The top agenda item of the upcoming 2025 session will be crafting a new state budget. Unlike 2023, we have to show some responsibility and put families and taxpayers first. We cannot continue the cycle of unsustainable spending.
One reason the state budget is in rough shape: The Walz administration has presided over fraud and waste on a scale almost unheard of in the nation. In the last few weeks, several new waste and fraud scandals came to light:
- The Department of Human Services failed to recover over $40 million in Medicaid overpayments and they won’t even try to recover millions more. These funds should have gone toward providing care for vulnerable Minnesotans. Instead, they were lost due to mismanagement and inadequate internal controls.
- The FBI raided autism treatment centers for significant Medicaid fraud, including false claims for unprovided services, contributing to a 3,000% surge in autism program spending over five years. More than a dozen of the suspects were tied to the Feeding Our Future scandal.

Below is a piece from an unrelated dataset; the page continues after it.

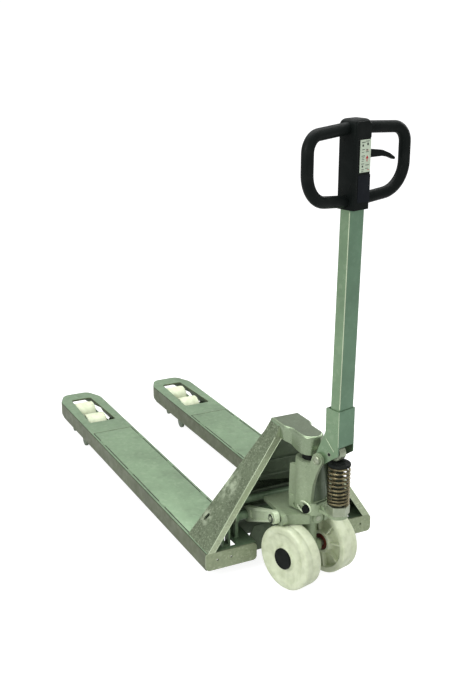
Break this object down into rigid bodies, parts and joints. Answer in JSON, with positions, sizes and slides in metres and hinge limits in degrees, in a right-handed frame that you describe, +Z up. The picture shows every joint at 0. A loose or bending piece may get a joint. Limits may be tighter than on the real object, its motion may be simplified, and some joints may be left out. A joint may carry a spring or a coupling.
{
  "type": "pallet jack",
  "caption": "Hand pallet jack: two long forks with tandem rollers, a hydraulic pump on steered nylon wheels, and a drawbar with a loop handle and lowering lever.",
  "frame": {"origin": "middle of the footprint of the lowered jack, on the floor", "axes": "+X points from the fork tips to the operator, +Y to the right of the operator, +Z up"},
  "size_m": [1.6464, 0.544, 1.277],
  "materials": {
    "galvanised_sheet": "satin, hot-dip galvanised",
    "galvanised_casting": "satin, zinc coated",
    "zinc_steel": "zinc plated",
    "polished_rod": "polished",
    "spring_steel": "yellow passivated",
    "white_nylon": "satin nylon",
    "black_plastic": "satin",
    "black_cap": "satin"
  },
  "bodies": {
    "carrier": {"bearing_yoke": "galvanised_casting", "thrust_bearing": "zinc_steel"},
    "chassis": {"fork_left": "galvanised_sheet", "fork_right": "galvanised_sheet", "side_plate_left": "galvanised_sheet", "side_plate_right": "galvanised_sheet", "front_plate": "galvanised_sheet", "cross_tube": "galvanised_sheet", "heel_plate": "galvanised_sheet", "head": "galvanised_casting", "end_plate_left": "galvanised_sheet", "end_plate_right": "galvanised_sheet", "pivot_bracket_left": "galvanised_sheet", "pivot_bracket_right": "galvanised_sheet", "ram": "polished_rod", "arm_pin_left": "zinc_steel", "arm_pin_right": "zinc_steel"},
    "rocker": {"rocker_arm_left": "galvanised_casting", "rocker_arm_right": "galvanised_casting", "rocker_shaft": "galvanised_sheet", "yoke_pin_left": "zinc_steel", "yoke_pin_right": "zinc_steel"},
    "pump": {"pump_body": "galvanised_casting", "ram_gland": "black_cap", "piston_barrel": "zinc_steel", "wheel_axle": "zinc_steel", "drawbar_pin": "zinc_steel", "pump_spring": "spring_steel"},
    "piston": {"pump_piston": "polished_rod", "spring_cap": "black_cap"},
    "drawbar": {"drawbar_tube": "galvanised_sheet", "drawbar_foot": "galvanised_sheet", "pump_roller_pin": "zinc_steel", "handle_loop": "black_plastic", "handle_housing": "black_plastic", "trigger_pin": "zinc_steel"},
    "foot_roller": {"pump_roller": "zinc_steel"},
    "trigger": {"trigger_lever": "black_plastic"},
    "release": {"release_lever": "zinc_steel"},
    "rod_left": {"push_rod_left": "galvanised_sheet"},
    "arm_left": {"roller_arm_left": "galvanised_sheet", "bogie_stubs_left": "zinc_steel"},
    "bogie_left": {"bogie_left": "galvanised_sheet", "roller_pins_left": "zinc_steel"},
    "roller_left_front": {"load_roller_left_front": "white_nylon"},
    "roller_left_rear": {"load_roller_left_rear": "white_nylon"},
    "wheel_left": {"steer_wheel_left": "white_nylon", "wheel_bearing_left": "zinc_steel", "hub_cap_left": "black_plastic"},
    "rod_right": {"push_rod_right": "galvanised_sheet"},
    "arm_right": {"roller_arm_right": "galvanised_sheet", "bogie_stubs_right": "zinc_steel"},
    "bogie_right": {"bogie_right": "galvanised_sheet", "roller_pins_right": "zinc_steel"},
    "roller_right_front": {"load_roller_right_front": "white_nylon"},
    "roller_right_rear": {"load_roller_right_rear": "white_nylon"},
    "wheel_right": {"steer_wheel_right": "white_nylon", "wheel_bearing_right": "zinc_steel", "hub_cap_right": "black_plastic"}
  },
  "joints": [
    {"name": "lift", "type": "slide", "parent": "carrier", "child": "chassis", "axis": [0, 0, 1], "range_m": [0, 0.115]},
    {"name": "rocker_turn", "type": "hinge", "parent": "chassis", "child": "rocker", "pos_m": [0.48276, 0, 0.1475], "axis": [0, 1, 0], "range_deg": [0, 40.96]},
    {"name": "steer", "type": "hinge", "parent": "carrier", "child": "pump", "pos_m": [0.64176, 0, 0.201], "axis": [0, 0, 1], "range_deg": [-89.5, 60.5]},
    {"name": "drawbar_fold", "type": "hinge", "parent": "pump", "child": "drawbar", "pos_m": [0.69985, 0.01502, 0.388], "axis": [-0.2504, 0.9681, 0], "range_deg": [0, 85], "stiffness_Nm_per_rad": 15, "springref_deg": -57.3},
    {"name": "pump_stroke", "type": "slide", "parent": "pump", "child": "piston", "axis": [0, 0, -1], "range_m": [0, 0.06092], "deforming": ["pump_spring"]},
    {"name": "foot_roller_spin", "type": "hinge", "parent": "drawbar", "child": "foot_roller", "pos_m": [0.7318, 0.02329, 0.412], "axis": [-0.2504, 0.9681, 0], "continuous": true},
    {"name": "trigger_pull", "type": "hinge", "parent": "drawbar", "child": "trigger", "pos_m": [0.75745, 0.02992, 1.19], "axis": [0.9681, 0.2504, 0], "range_deg": [-12, 15], "stiffness_Nm_per_rad": 1.5},
    {"name": "release_turn", "type": "hinge", "parent": "pump", "child": "release", "pos_m": [0.65323, 0.05151, 0.233], "axis": [-0.2504, 0.9681, 0], "range_deg": [-15, 12]},
    {"name": "rod_turn_left", "type": "hinge", "parent": "rocker", "child": "rod_left", "pos_m": [0.49395, -0.19, 0.11752], "axis": [0, 1, 0], "range_deg": [-40.96, 0]},
    {"name": "arm_turn_left", "type": "hinge", "parent": "chassis", "child": "arm_left", "pos_m": [-0.49624, -0.19, 0.038], "axis": [0, -1, 0], "range_deg": [0, 43.93]},
    {"name": "bogie_turn_left", "type": "hinge", "parent": "arm_left", "child": "bogie_left", "pos_m": [-0.66124, -0.19, 0.04], "axis": [0, -1, 0], "range_deg": [-43.93, 0]},
    {"name": "roller_left_front_spin", "type": "hinge", "parent": "bogie_left", "child": "roller_left_front", "pos_m": [-0.72224, -0.19, 0.04], "axis": [0, 1, 0], "continuous": true},
    {"name": "roller_left_rear_spin", "type": "hinge", "parent": "bogie_left", "child": "roller_left_rear", "pos_m": [-0.60024, -0.19, 0.04], "axis": [0, 1, 0], "continuous": true},
    {"name": "wheel_left_spin", "type": "hinge", "parent": "pump", "child": "wheel_left", "pos_m": [0.66076, -0.06946, 0.092], "axis": [-0.2504, 0.9681, 0], "continuous": true},
    {"name": "rod_turn_right", "type": "hinge", "parent": "rocker", "child": "rod_right", "pos_m": [0.49395, 0.19, 0.11752], "axis": [0, 1, 0], "range_deg": [-40.96, 0]},
    {"name": "arm_turn_right", "type": "hinge", "parent": "chassis", "child": "arm_right", "pos_m": [-0.49624, 0.19, 0.038], "axis": [0, -1, 0], "range_deg": [0, 43.93]},
    {"name": "bogie_turn_right", "type": "hinge", "parent": "arm_right", "child": "bogie_right", "pos_m": [-0.66124, 0.19, 0.04], "axis": [0, -1, 0], "range_deg": [-43.93, 0]},
    {"name": "roller_right_front_spin", "type": "hinge", "parent": "bogie_right", "child": "roller_right_front", "pos_m": [-0.72224, 0.19, 0.04], "axis": [0, 1, 0], "continuous": true},
    {"name": "roller_right_rear_spin", "type": "hinge", "parent": "bogie_right", "child": "roller_right_rear", "pos_m": [-0.60024, 0.19, 0.04], "axis": [0, 1, 0], "continuous": true},
    {"name": "wheel_right_spin", "type": "hinge", "parent": "pump", "child": "wheel_right", "pos_m": [0.6247, 0.06996, 0.092], "axis": [-0.2504, 0.9681, 0], "continuous": true}
  ],
  "couplings": [
    {"joint": "rocker_turn", "follows": "lift", "rad_per_m": 6.2147},
    {"joint": "pump_stroke", "follows": "drawbar_fold", "m_per_rad": 0.041},
    {"joint": "release_turn", "follows": "trigger_pull", "ratio": -1},
    {"joint": "rod_turn_left", "follows": "lift", "rad_per_m": -6.2147},
    {"joint": "arm_turn_left", "follows": "lift", "rad_per_m": 6.6654},
    {"joint": "bogie_turn_left", "follows": "lift", "rad_per_m": -6.6654},
    {"joint": "rod_turn_right", "follows": "lift", "rad_per_m": -6.2147},
    {"joint": "arm_turn_right", "follows": "lift", "rad_per_m": 6.6654},
    {"joint": "bogie_turn_right", "follows": "lift", "rad_per_m": -6.6654}
  ]
}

- An addiction recovery provider, Evergreen Recovery, defrauded taxpayers by billing Medicaid $30 million for fake treatment sessions and used the funds to finance private jets, luxury cars, and designer goods.
- Fraudulent tutoring companies pressured low-income mothers to enroll in tutoring services, sold them faulty laptops, delivered subpar services run by people in the Philippines, and stole their K-12 tax refunds. Weak oversight by the Minnesota Department of Education failed to prevent the fraud.

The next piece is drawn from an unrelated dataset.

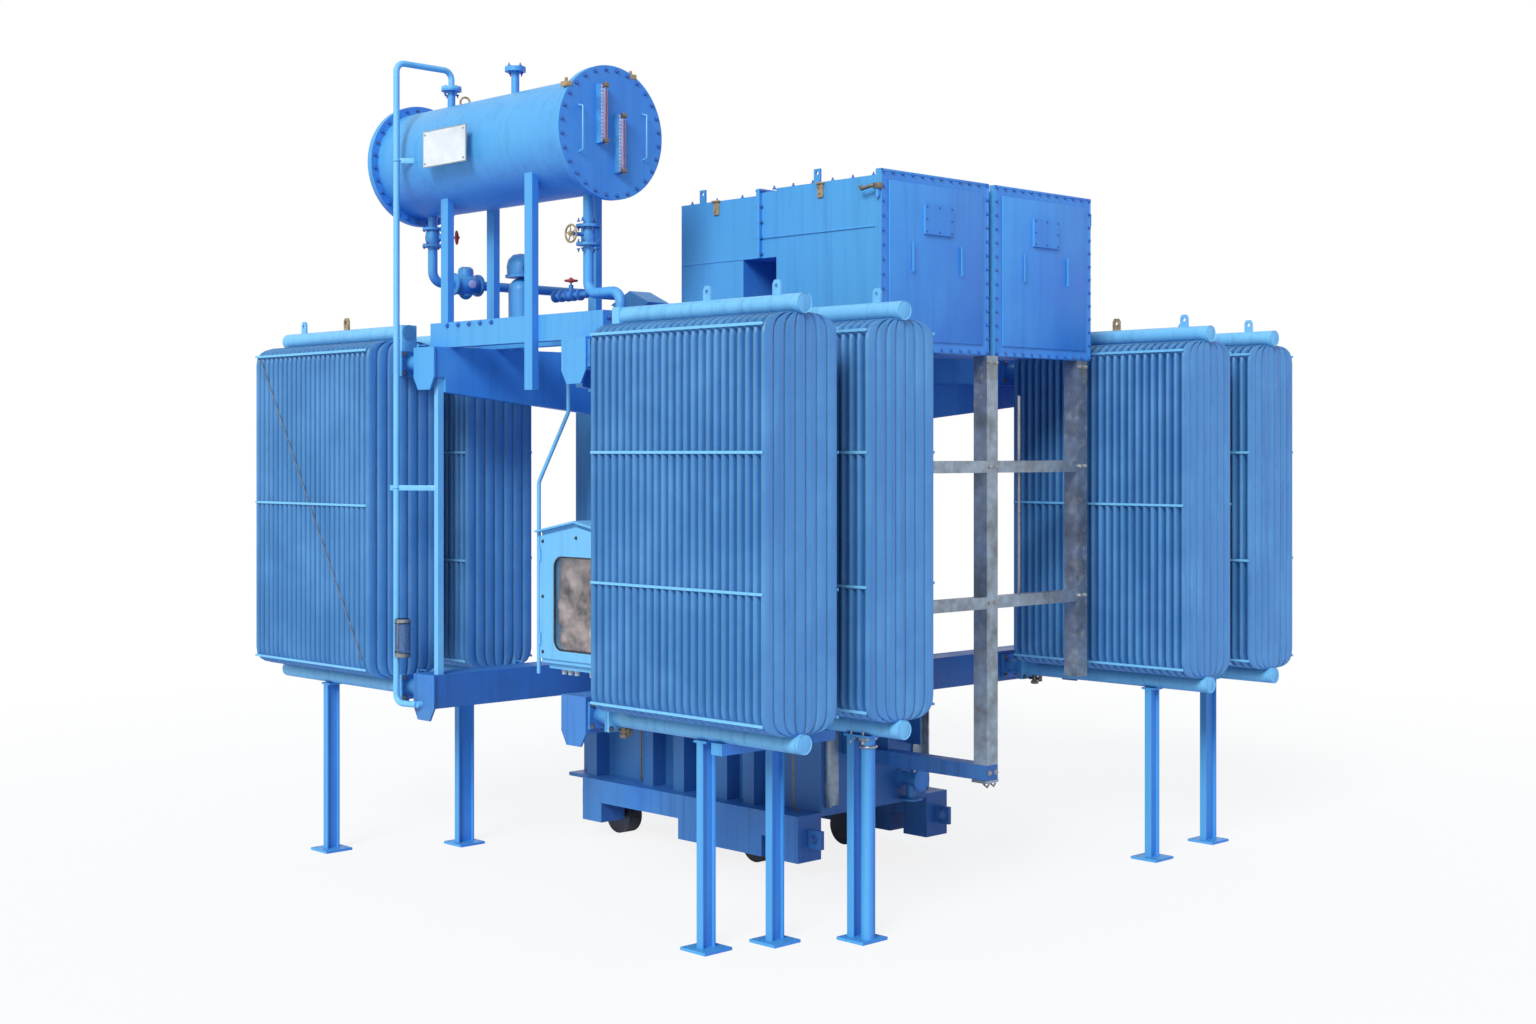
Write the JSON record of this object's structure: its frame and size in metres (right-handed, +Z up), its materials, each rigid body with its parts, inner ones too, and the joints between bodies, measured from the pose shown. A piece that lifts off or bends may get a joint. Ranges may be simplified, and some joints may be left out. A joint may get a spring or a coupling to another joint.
{
  "type": "power transformer",
  "caption": "Oil-filled power transformer with radiator banks on legs, a conservator on stands, boxed cable terminations and a control cabinet.",
  "frame": {"origin": "on the floor, midway between the four radiator banks", "axes": "+X towards the cable boxes, -Y towards the conservator side, +Z up"},
  "size_m": [4.806, 4.814, 4.9289],
  "materials": {
    "body_paint": "satin enamel, weathered",
    "radiator_paint": "satin enamel",
    "strap_paint": "satin enamel",
    "light_paint": "satin enamel",
    "valve_metal": "painted casting",
    "handwheel_red": "gloss",
    "frame_steel": "galvanised, weathered",
    "roller_steel": "dark",
    "bare_plate": "matt, bare",
    "gauge_glass": "clear",
    "jar_glass": "clear",
    "window_glass": "clear"
  },
  "bodies": {
    "root": {"breather_pipe": "light_paint", "bushing_boxes": "body_paint", "cabinet_arms": "body_paint", "cabinet_body": "light_paint", "cabinet_door": "light_paint", "cabinet_roof": "light_paint", "cabinet_window": "window_glass", "cable_box_covers": "body_paint", "cable_boxes": "body_paint", "conduit": "light_paint", "conservator_beams": "body_paint", "conservator_covers": "body_paint", "conservator_legs": "body_paint", "conservator_shell": "body_paint", "drying_jar": "jar_glass", "filling_pipe": "body_paint", "frame_arm": "frame_steel", "frame_posts": "frame_steel", "frame_rails": "frame_steel", "gas_relay": "valve_metal", "handwheel": "handwheel_red", "instrument_hood": "body_paint", "level_gauges": "gauge_glass", "lower_collectors": "body_paint", "oil_valves": "valve_metal", "panel_straps": "strap_paint", "plate": "bare_plate", "radiator_cable_end_1": "radiator_paint", "radiator_cable_end_2": "radiator_paint", "radiator_cable_end_3": "radiator_paint", "radiator_cable_end_4": "radiator_paint", "radiator_legs": "body_paint", "radiator_plain_end_1": "radiator_paint", "radiator_plain_end_2": "radiator_paint", "radiator_plain_end_3": "radiator_paint", "radiator_plain_end_4": "radiator_paint", "radiator_valves": "valve_metal", "relay_pipe": "body_paint", "relief_riser": "body_paint", "rollers": "roller_steel", "skids": "body_paint", "tank_cover": "body_paint", "tank_floor": "body_paint", "tank_wall_cable_end": "body_paint", "tank_wall_far": "body_paint", "tank_wall_near": "body_paint", "tank_wall_plain_end": "body_paint", "tie_posts": "body_paint", "top_nozzles": "body_paint", "upper_collectors": "body_paint"}
  },
  "joints": []
}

These scandals represent a complete failure by the Walz administration to protect taxpayers and ensure public programs serve those who need them most. Even U.S. Attorney Andrew Luger agrees. He told KSTP recently that Minnesota has a fraud problem unlike any other state.
Minnesotans are rightfully fed up. Governor Walz’s administration has offered excuses, but no solutions and no action to improve oversight and accountability. While federal investigators have taken the lead in exposing these scandals, state agencies under his leadership remain asleep at the wheel.
Minnesotans deserve better than the dysfunction and corruption they’ve endured. With the trifecta over, Republicans will continue to provide real leadership that restores trust and sanity to our state.